Bruce Meinsen writes:

Dear Randi:

As a big fan of you and the JREF, it was with some interest that I looked for Ebert's review of Ben Stein's "Expelled: No Intelligence Allowed", but the movie was released (April 18, 2008) without a peep from Ebert - which I thought quite strange for a movie that had such inflammatory material. It turns out that he waited until almost 8 months later to write/publish his review - and you can certainly see why if you read it. I didn't see any mention of it on your website and though it's somewhat belated, I thought it's important enough to point out to your readers. Here's the link if you're interested.

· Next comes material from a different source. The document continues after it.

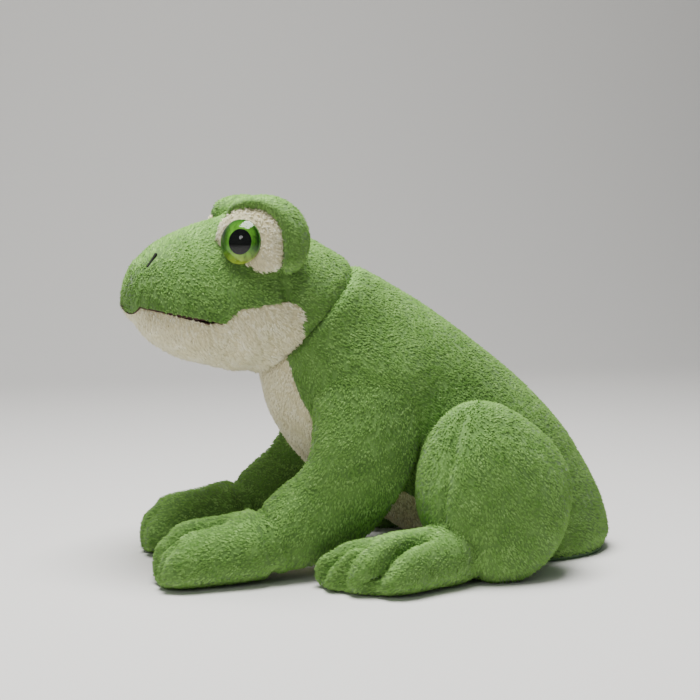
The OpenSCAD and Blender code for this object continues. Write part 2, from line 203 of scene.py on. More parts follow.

And I do recommend you read it. It's a very long and indepth review, and though it perpetuates the myth that Darwin discovered evolution (evolution as a concept had been around for a very long time... Darwin's contribution was a thorough explanation of natural selection), it's a thorough analysis of a film made to be propaganda. Consider this one paragraph:

This film is cheerfully ignorant, manipulative, slanted, cherry-picks quotations, draws unwarranted conclusions, makes outrageous juxtapositions (Soviet marching troops representing opponents of ID), pussy-foots around religion (not a single identified believer among the ID people), segues between quotes that are not about the same thing, tells bald-faced lies, and makes a completely baseless association between freedom of speech and freedom to teach religion in a university class that is not about religion.

I think that about sums it up. Ebert is clearly on "our side" in this issue, and it's refreshing to see someone in the popular media tell it like it is. If only Ben Stein would.